City Councillor At-Large Stephen Murphy had every reason to bang the gavel with glee on Monday: Bagpipes? Check. Hatchets buried? Check. Unanimous approval by your colleagues? Check.
By a 12-0 vote, Murphy was elevated to the mostly ceremonial post of City Council president. The 53-year-old Dorchester native takes the reins of the council as the city heads into what promises to be another brutal budget cycle and as it proceeds without the familiar presence of longtime District 7 Councillor Chuck Turner, who was expelled last month after being convicted of federal corruption charges.
A preliminary election will be held this month to winnow the field of candidates hoping to replace him, with the final in March. To add to the issues facing the council, Turner has sued the council, saying they violated his constitutional rights when they voted him out of office.
One of four at-large councilors and a top vote-getter in city elections, Murphy said he views his new job, which comes with a bigger office, as that of “consensus builder.”
“I think his relationship with Beacon Hill in this city will be helpful,” Dorchester City Councillor Maureen Feeney said at a reception after Murphy’s election that was filled with politicos from his home neighborhood of Hyde Park and elsewhere, including Lt. Gov. Timothy Murray, state Sen. Sonia Chang-Diaz, House Speaker Robert DeLeo, House budget chief Charley Murphy, and several members of Boston’s House delegation.
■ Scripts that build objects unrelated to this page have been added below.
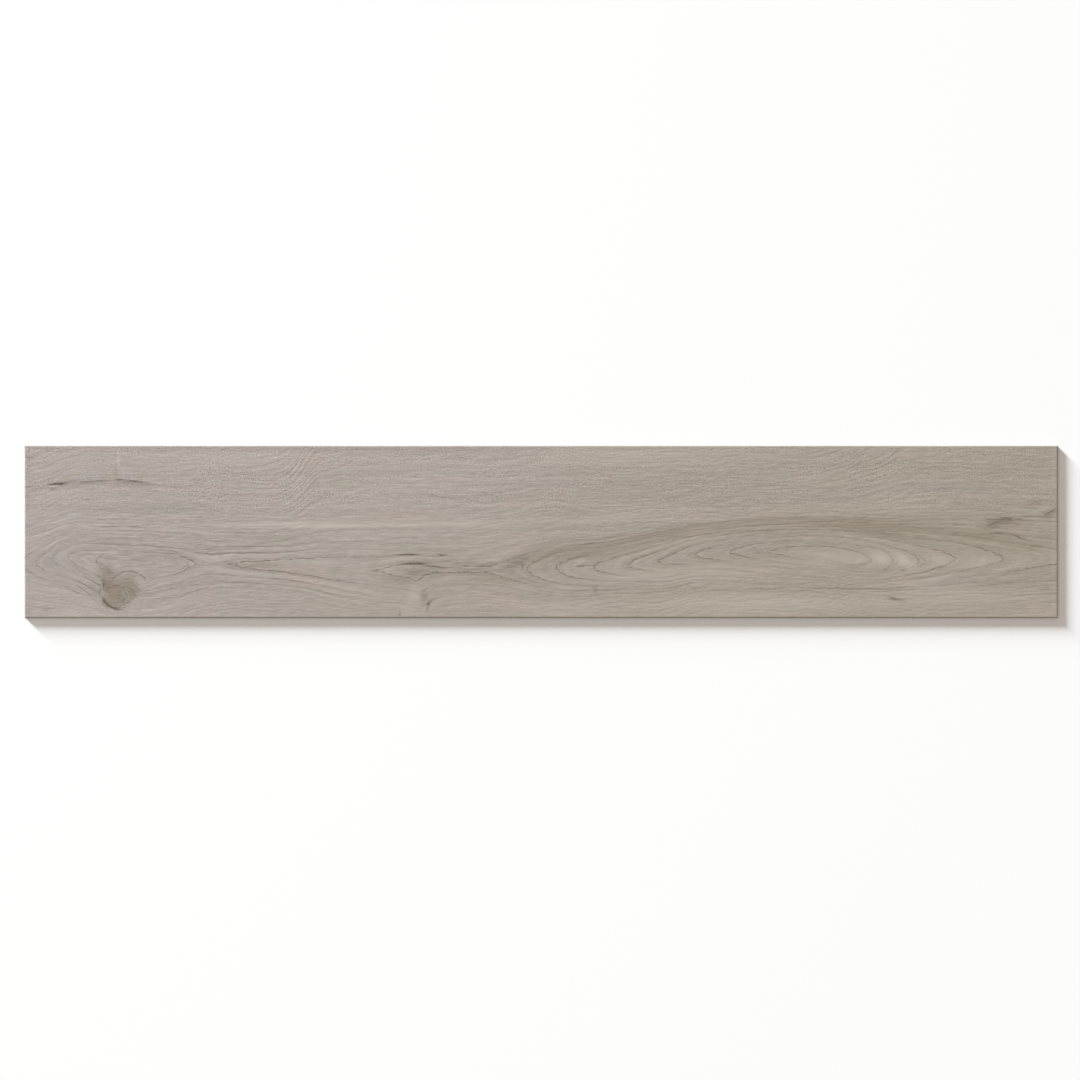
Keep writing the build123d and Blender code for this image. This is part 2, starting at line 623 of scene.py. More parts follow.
# %% Draw a soft oval
def build_soft_oval():
    """A mask that is 1 in the middle of a long slanted oval and 0 outside it."""
    inputs = ["X", "Y", "Centre X", "Centre Y", "Half length", "Half width", "Slope", "Softness"]
    tree, w, given, result = new_group("soft_oval", "ShaderNodeTree", inputs, ["Mask"])
    along = w.subtract(given["X"], given["Centre X"])
    across = w.subtract(w.subtract(given["Y"], given["Centre Y"]), w.multiply(along, given["Slope"]))
    u = w.divide(along, given["Half length"])
    v = w.divide(across, given["Half width"])
    reach = w.math("SQRT", w.math("MULTIPLY_ADD", u, u, w.multiply(v, v)))
    start = w.subtract(1.0, given["Softness"])
    w.feed(result["Mask"], w.ramp(reach, start, 1.0, 1.0, 0.0))
    return tree


soft_oval = build_soft_oval()
print(f"soft oval: {len(soft_oval.nodes)} nodes")


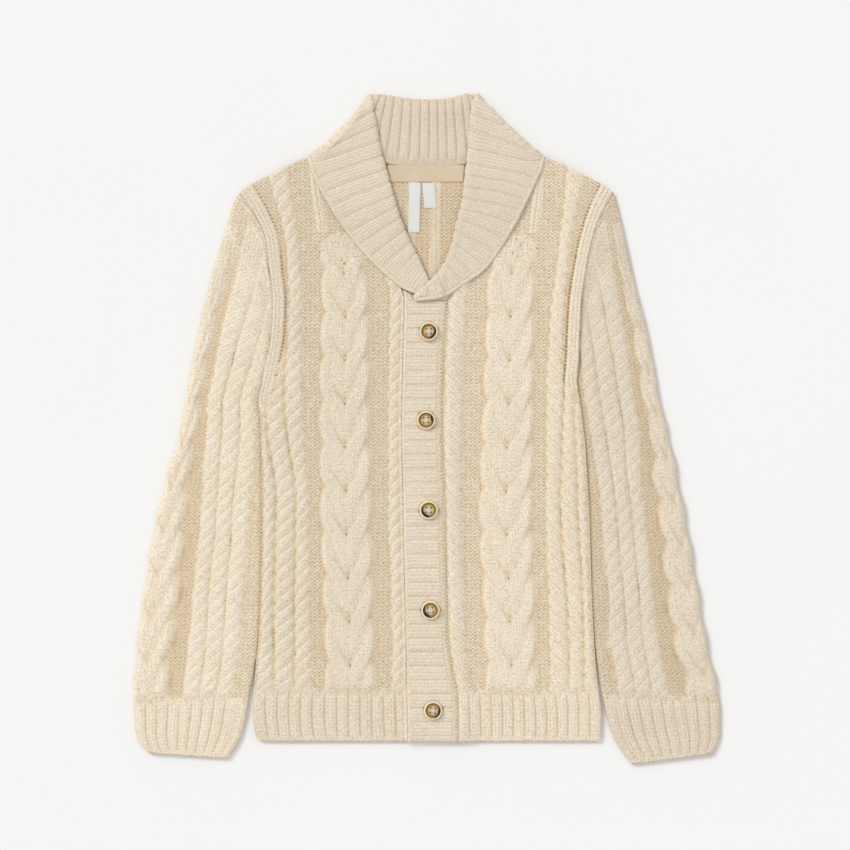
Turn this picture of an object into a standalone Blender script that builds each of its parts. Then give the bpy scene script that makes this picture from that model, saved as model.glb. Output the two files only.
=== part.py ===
"""Shawl collar cardigan in cable knit, buttoned and laid flat on its back.

The garment lies in the XY plane with its front up: +X is to the right of someone looking
down on it, +Y runs from the hem to the collar and the floor is at Z = 0. The back panel lies
on the floor, the two fronts lie on the back, and the sleeves lie beside the body. The collar
is one folded strip. Over the fronts its fall lies on top of its stand; behind the neck the
stand looks up and the fall lies on the floor under the back panel.

All sizes and tables are in millimetres; the meshes are in metres.
"""

import math

import bmesh
import bpy
import numpy as np
from mathutils import Vector

MM = 0.001

# Walls and the clearances between them.
WALL = 3.0
SEAM = 0.3
COLLAR_WALL = 2.6
TRIM_WALL = 1.0
SLEEVE_SLIT = 0.6
SIDE_GAP = 0.6
EDGE_THICKNESS = 1.4
LINING_INSET = 1.2
END_DROP = 1.2

# Levels of the stacked layers.
FRONT_FLOOR = WALL + SEAM
BAND_STEP = WALL + SEAM
COLLAR_LIFT = COLLAR_WALL + SEAM

# The panels rise over the fall under the back of the neck along a ramp: how far before the
# fall's edge it starts and ends, and how much earlier the upper layers start.
RAMP_START = 60.0
RAMP_END = 3.0
LIFT_FADE = (145.0, 200.0)
TRIM_LEAD = 5.0
FRONT_LEAD = 14.0
COLLAR_LEAD = 26.0

# Collar layers: distance between stand and fall, then how far each lies from the middle of
# the stack of layers at the shoulder edge.
LAYER_STEP = COLLAR_WALL + 0.7
STAND_RADIUS = COLLAR_LIFT / 2
FALL_RADIUS = STAND_RADIUS + LAYER_STEP
BEND_SPREAD = 12.0
COLLAR_EDGE_DROP = 0.6
SHOULDER_OUT = (0.71, 0.70)
LINING_STEP = 3
COLLAR_LINING = (0, 3, 4, 5, 6, 7, 8, 9, 10, 11, 13)

# Knit relief: height over the plain ground and length of one repeat.
ROPE_HEIGHT = 2.4
ROPE_SLACK = 0.3
ROPE_REPEAT = 16.7
CABLE_HEIGHT = 3.4
CABLE_GROOVE = 0.6
CABLE_ROWS = 6
CABLE_SPLITS = 4
SLANT_FADE = 6
ARMHOLE_TWIST = (10.0, 60.0)
BORDER_HEIGHT = 1.2
RIB_HEIGHT = 1.3
ROW = ROPE_REPEAT / 2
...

Murphy’s former rival for the position of state treasurer, Steve Grossman, also attended. Before the September primary, Murphy had argued that if Grossman, a top Democratic fundraiser and former candidate for governor, was the nominee, the Democrats would lose their hold on the post to Republican state Rep. Karyn Polito.
But Grossman triumphed by a 10 percent margin in November, and last month, the two of them got together with their mothers at the Newton Marriott, where the women got along as if they were sisters, according to Grossman.
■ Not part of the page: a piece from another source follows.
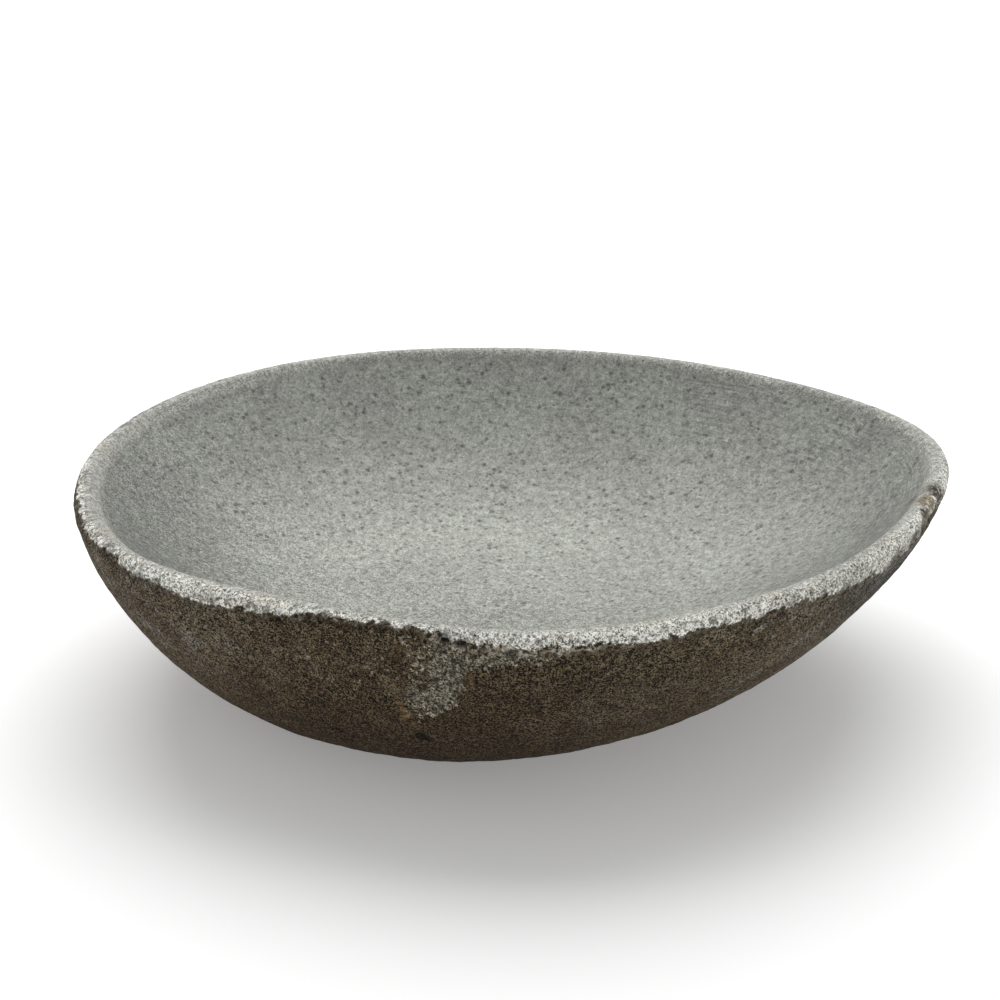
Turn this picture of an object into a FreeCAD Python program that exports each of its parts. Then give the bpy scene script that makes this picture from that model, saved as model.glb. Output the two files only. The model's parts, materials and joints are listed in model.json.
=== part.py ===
import FreeCAD, Part
import os
import Sketcher

# A shallow bowl ground out of one river stone.
# Millimetres, +Z up, +X towards the pointed end of the plan, -Y towards its blunt middle corner.
# The origin is on the flat sole's plane, at the middle of the stone's bounding box in plan.

NODE = "stone_bowl"

DIMENSIONS = [
    ("bowl_height", 90.0),        # flat sole to lip
    ("sole_scale", 0.41),         # size of the sole's outline, as a part of the lip's outline
    ("sole_shift_x", -30.0),      # the sole lies off the middle of the lip
    ("sole_shift_y", 3.0),
    ("sole_cut", 1.5),            # thickness planed off the cobble to make it stand
    ("side_fall", 1.42),          # how soon the side turns in below the lip; higher is later
    ("lip_width", 8.0),
    ("lip_outer_round", 4.5),
    ("lip_inner_round", 1.5),
    ("dish_depth", 56.0),         # lip to the lowest point of the dish
    ("dish_power", 2.8),          # 2 is a parabola; higher has steeper walls and a flatter floor
    ("dish_shift_x", -6.0),       # the dish's floor lies off the middle of the lip
    ("dish_overcut", 5.0),        # the dish's cutter starts this far above the lip
    ("dish_flare", 1.03),         # and is this much wider there
    ("planing_reach", 400.0),     # side of the square that planes the sole
]

# Control points of the lip's outline, a closed cubic curve, anticlockwise from the pointed end:
# x, y, and the fullness of the side below that point (higher is fuller).
LIP_POINTS = [
    (187, 11, 2.0),
    (170, 73, 2.2),
    (88, 140, 2.3),
    (2, 160, 2.3),
    (-94, 150, 2.3),
    (-163, 86, 2.2),
    (-186, -1, 2.0),
    (-157, -93, 1.4),
    (-87, -128, 2.1),
    (5, -169, 1.7),
    (88, -132, 1.9),
    (140, -88, 1.85),
]

# Depths of the side's cross-sections: 0 is the lip, 1 is the sole.
SIDE_LEVELS = [0.0, 0.25, 0.5, 0.72, 0.88, 0.97, 1.0]

# Sizes of the dish's cross-sections: 1 is its mouth, 0 is its lowest point.
DISH_SIZES = [1.0, 0.92, 0.82, 0.7, 0.55, 0.38, 0.2]


def make_sheet(doc):
    """Put every driving number in a spreadsheet, one row each, with its name as the alias."""
    sheet = doc.addObject("Spreadsheet::Sheet", "Dimensions")
    rows = list(DIMENSIONS)
    for number, (x, y, fullness) in enumerate(LIP_POINTS, start=1):
        rows.append((f"lip_x_{number:02d}", x))
        rows.append((f"lip_y_{number:02d}", y))
        rows.append((f"fullness_{number:02d}", fullness))
    for row, (alias, value) in enumerate(rows, start=1):
        sheet.set(f"A{row}", alias)
        sheet.set(f"B{row}", str(value))
        sheet.setAlias(f"B{row}", alias)
    doc.recompute()
    return sheet


def origin_plane(body, role):
    """Find one of the body's own origin planes."""
    return next(plane for plane in body.Origin.OriginFeatures if plane.Role == role)


def level_sketch(body, name, height):
    """Start a sketch on a horizontal plane; height is an expression."""
    sketch = body.newObject("Sketcher::SketchObject", name)
    sketch.AttachmentSupport = [(origin_plane(body, "XY_Plane"), "")]
    sketch.MapMode = "FlatFace"
    sketch.setExpression("AttachmentOffset.Base.z", height)
    return sketch


def closed_curve_sketch(body, name, height, point_expressions):
    """Draw a closed cubic curve whose control points are bound to the spreadsheet."""
    sketch = level_sketch(body, name, height)
    start_points = [FreeCAD.Vector(x, y, 0) for x, y, _ in LIP_POINTS]
    curve = Part.BSplineCurve(start_points, None, None, True, 3, None, False)
    curve_index = sketch.addGeometry(curve, False)
    sketch.exposeInternalGeometry(curve_index)
    for number, (x_expression, y_expression) in enumerate(point_expressions, start=1):
        for axis, expression in (("X", x_expression), ("Y", y_expression)):
            start = start_points[number - 1]
            value = start.x if axis == "X" else start.y
            # Exposed control points follow the curve in the geometry list; 3 is a circle's centre.
            constraint = Sketcher.Constraint(f"Distance{axis}", -1, 1, curve_index + number, 3, value)
            index = sketch.addConstraint(constraint)
            constraint_name = f"{axis.lower()}_{number:02d}"
            sketch.renameConstraint(index, constraint_name)
            sketch.setExpression(f"Constraints.{constraint_name}", expression)
    return sketch


def side_points(level):
    """Expressions of a side section's control points, between the lip's and the sole's."""
    pairs = []
    for number in range(1, len(LIP_POINTS) + 1):
        part_way = f"(1 - {level}^Dimensions.side_fall)^(1 / Dimensions.fullness_{number:02d})"
        pair = []
        for axis in ("x", "y"):
            lip = f"Dimensions.lip_{axis}_{number:02d}"
            sole = f"(Dimensions.sole_scale * {lip} + Dimensions.sole_shift_{axis})"
            pair.append(f"{sole} + ({lip} - {sole}) * {part_way}")
        pairs.append(pair)
    return pairs


def dish_points(size):
    """Expressions of a dish section's control points, inside the lip and shrinking to the floor."""
    pairs = []
    for number in range(1, len(LIP_POINTS) + 1):
        lip_x = f"Dimensions.lip_x_{number:02d}"
        lip_y = f"Dimensions.lip_y_{number:02d}"
        inset = f"(1 - Dimensions.lip_width / sqrt({lip_x}^2 + {lip_y}^2))"
        x_expression = f"{lip_x} * {inset} * {size} + Dimensions.dish_shift_x * (1 - {size})"
        y_expression = f"{lip_y} * {inset} * {size}"
        pairs.append((x_expression, y_expression))
    return pairs


def add_loft(body, kind, name, sections):
    """Loft through the sections, in order."""
    loft = body.newObject(kind, name)
    loft.Profile = sections[0]
    loft.Sections = sections[1:]
    loft.Ruled = False
    body.Document.recompute()
    return loft


def add_cobble(body):
    """The rounded stone itself, before any of it is ground away."""
    sections = []
    for number, level in enumerate(SIDE_LEVELS):
        height = (
            f"Dimensions.bowl_height - (Dimensions.bowl_height + Dimensions.sole_cut) * {level}"
        )
        name = f"SideSection{number}"
        sections.append(closed_curve_sketch(body, name, height, side_points(level)))
    return add_loft(body, "PartDesign::AdditiveLoft", "Cobble", sections)


def add_flat_sole(body):
    """Plane the underside flat at Z = 0."""
    sketch = level_sketch(body, "SolePlaning", "0")
    corners = [(-1, -1), (1, -1), (1, 1), (-1, 1)]
    for (x, y), (next_x, next_y) in zip(corners, corners[1:] + corners[:1]):
        start = FreeCAD.Vector(x, y, 0)
        end = FreeCAD.Vector(next_x, next_y, 0)
        sketch.addGeometry(Part.LineSegment(start, end), False)
    for line in range(4):
        sketch.addConstraint(Sketcher.Constraint("Coincident", line, 2, (line + 1) % 4, 1))
    for line in (0, 2):
        sketch.addConstraint(Sketcher.Constraint("Horizontal", line))
    for line in (1, 3):
        sketch.addConstraint(Sketcher.Constraint("Vertical", line))
    sketch.addConstraint(Sketcher.Constraint("Symmetric", 0, 1, 2, 1, -1, 1))
    for name, kind, line in (("width", "DistanceX", 0), ("length", "DistanceY", 1)):
        index = sketch.addConstraint(Sketcher.Constraint(kind, line, 1, line, 2, 2.0))
        sketch.renameConstraint(index, name)
        sketch.setExpression(f"Constraints.{name}", "Dimensions.planing_reach")
    planing = body.newObject("PartDesign::Pocket", "FlatSole")
    planing.Profile = sketch
    planing.setExpression("Length", "Dimensions.sole_cut * 2")
    body.Document.recompute()
    return planing


def add_dish(body):
    """The hollow ground into the top."""
    mouth_height = "Dimensions.bowl_height + Dimensions.dish_overcut"
    sections = [closed_curve_sketch(body, "DishSection0", mouth_height, dish_points("Dimensions.dish_flare"))]
    for number, size in enumerate(DISH_SIZES, start=1):
        depth = f"Dimensions.dish_depth * (1 - {size}^Dimensions.dish_power)"
        height = f"Dimensions.bowl_height - {depth}"
        sections.append(closed_curve_sketch(body, f"DishSection{number}", height, dish_points(size)))
    return add_loft(body, "PartDesign::SubtractiveLoft", "Dish", sections)


def lip_edges(shape, height):
    """Names of the edges that lie in the lip's plane, the inner one first."""
    found = []
    for number, edge in enumerate(shape.Edges, start=1):
        box = edge.BoundBox
        if abs(box.ZMin - height) < 0.01 and abs(box.ZMax - height) < 0.01:
            found.append((edge.Length, f"Edge{number}"))
    return [name for _, name in sorted(found)]


def add_round(body, name, base, edge_name, radius_alias):
    """Round one closed edge."""
    fillet = body.newObject("PartDesign::Fillet", name)
    fillet.Base = (base, [edge_name])
    fillet.setExpression("Radius", f"Dimensions.{radius_alias}")
    body.Document.recompute()
    return fillet


def make_bowl(doc, sheet):
    """The whole stone bowl, a single piece."""
    body = doc.addObject("PartDesign::Body", "StoneBowl")
    body.Label = NODE
    body.Placement = FreeCAD.Placement()
    cobble = add_cobble(body)
    sole = add_flat_sole(body)
    dish = add_dish(body)
    height = sheet.bowl_height
    outer = add_round(body, "LipOuterRound", dish, lip_edges(dish.Shape, height)[-1], "lip_outer_round")
    inner = add_round(body, "LipInnerRound", outer, lip_edges(outer.Shape, height)[0], "lip_inner_round")
    body.Tip = inner
    doc.recompute()
    steps = [cobble, sole, dish, outer, inner]
    for before, after in zip(steps, steps[1:]):
        if after.Shape.Volume >= before.Shape.Volume:
            raise RuntimeError(f"{after.Name} removed nothing")
    return body


def check(doc, parts):
    """Stop if any object failed or any sub-part has no valid solid."""
    for item in doc.Objects:
        if "Invalid" in item.State or "Error" in item.State:
            raise RuntimeError(f"{item.Name} failed: {item.State}")
    for part in parts:
        if part.Shape.isNull() or not part.Shape.isValid() or len(part.Shape.Solids) != 1:
            raise RuntimeError(f"{part.Label} has no valid solid")


def main():
    doc = FreeCAD.newDocument("RiverStoneBowl")
    sheet = make_sheet(doc)
    parts = [make_bowl(doc, sheet)]
    check(doc, parts)
    os.makedirs("parts", exist_ok=True)
    for part in parts:
        part.Shape.exportStep(os.path.join("parts", f"{part.Label}.step"))
        print(f"{part.Label}: {part.Shape.Volume / 1000:.0f} cubic cm")


main()
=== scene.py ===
from collections import namedtuple
import itertools
import json
import math

import bpy
import numpy as np
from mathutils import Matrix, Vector
from mathutils.bvhtree import BVHTree


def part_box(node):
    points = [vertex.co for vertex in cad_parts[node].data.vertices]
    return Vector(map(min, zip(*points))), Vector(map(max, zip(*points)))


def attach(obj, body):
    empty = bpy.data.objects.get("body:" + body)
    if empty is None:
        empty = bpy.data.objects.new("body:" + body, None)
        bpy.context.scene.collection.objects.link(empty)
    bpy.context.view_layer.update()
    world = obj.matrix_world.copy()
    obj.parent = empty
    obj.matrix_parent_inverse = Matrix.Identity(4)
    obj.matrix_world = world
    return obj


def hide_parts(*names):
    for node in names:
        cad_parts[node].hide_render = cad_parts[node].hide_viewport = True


# A bowl ground out of one river stone. The CAD node gives its mean shape. The piece made here is
# that shape as a finer closed mesh, with the broken lip, the chips and the weathering worked in.

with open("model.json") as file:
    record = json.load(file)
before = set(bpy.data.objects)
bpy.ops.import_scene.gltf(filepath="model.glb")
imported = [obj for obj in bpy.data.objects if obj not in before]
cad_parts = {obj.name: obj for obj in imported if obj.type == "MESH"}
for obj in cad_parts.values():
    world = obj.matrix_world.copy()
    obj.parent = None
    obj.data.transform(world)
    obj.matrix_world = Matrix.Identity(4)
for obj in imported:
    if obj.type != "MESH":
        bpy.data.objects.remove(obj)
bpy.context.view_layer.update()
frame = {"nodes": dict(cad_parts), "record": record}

MM = 0.001
NODE = "stone_bowl"
LIP_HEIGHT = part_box(NODE)[1].z
SOLE_CENTRE = next(m["pos_m"] for m in frame["record"]["mounts"] if m["name"] == "sole")

# ---------------------------------------------------------------- the mesh's rings

COLUMNS = 896

# Bands of rings from the middle of the dish outwards: how many rings, one vertex kept of every so
# many columns, and the relative distance between rings.
DISH_BANDS = [
    (2, 64, 5.0), (3, 32, 4.5), (4, 16, 4.0), (8, 8, 3.6),
    (13, 4, 3.0), (20, 2, 2.2), (14, 1, 1.2),
]

# The lip's rings stand round a centre line this far below its top.
LIP_RINGS = 26
LIP_CORE_DEPTH = 6 * MM

# The lip's inner edge is this far round its rings.
INNER_EDGE_SHARE = 0.3

# Bands of rings from the lip down the side to the middle of the sole, as above.
SIDE_BANDS = [
    (28, 1, 1.0), (40, 2, 1.15), (10, 4, 1.6), (7, 8, 2.0),
    (3, 16, 2.4), (2, 32, 2.6), (1, 64, 2.6),
]

SMOOTHING_PASSES = 40

# How far off the rays start that find the side and the lip.
RAY_REACH = 0.4
LIP_RAY_REACH = 5 * LIP_CORE_DEPTH

# ---------------------------------------------------------------- the stone's shape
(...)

Asked about finances, Murphy estimated that the city could see a $30 million budget deficit, in part because there won’t be $61 million in federal stimulus funds pouring into the city’s coffers as was the case last year. “That’s not coming back,” he said.
In his speech to council members and a packed Iannella Chamber, Murphy noted that in his first year health care, pensions, and debt service took up 8 percent of the budget. Currently, those three items take up 15 percent of the budget.
“Meaning,” he said, “that for every dollar we receive in revenue only 85 cents will be used for basic city services, like education, public safety, infrastructure, and the environment.”
Mayor Thomas Menino has frequently mentioned that the city spends $300 million a year on health care costs for its employees. He has proposed setting up a local version of the state’s Group Insurance Commission.
Asked if he supports Menino’s proposal, Murphy told Greater Boston’s Emily Rooney, “It’s going to be difficult; [it’s a] “bit unfair” to unions and takes away their place at the negotiating table. Murphy added that there was “no guarantee it would be passed at the State House” if it passed the City Council.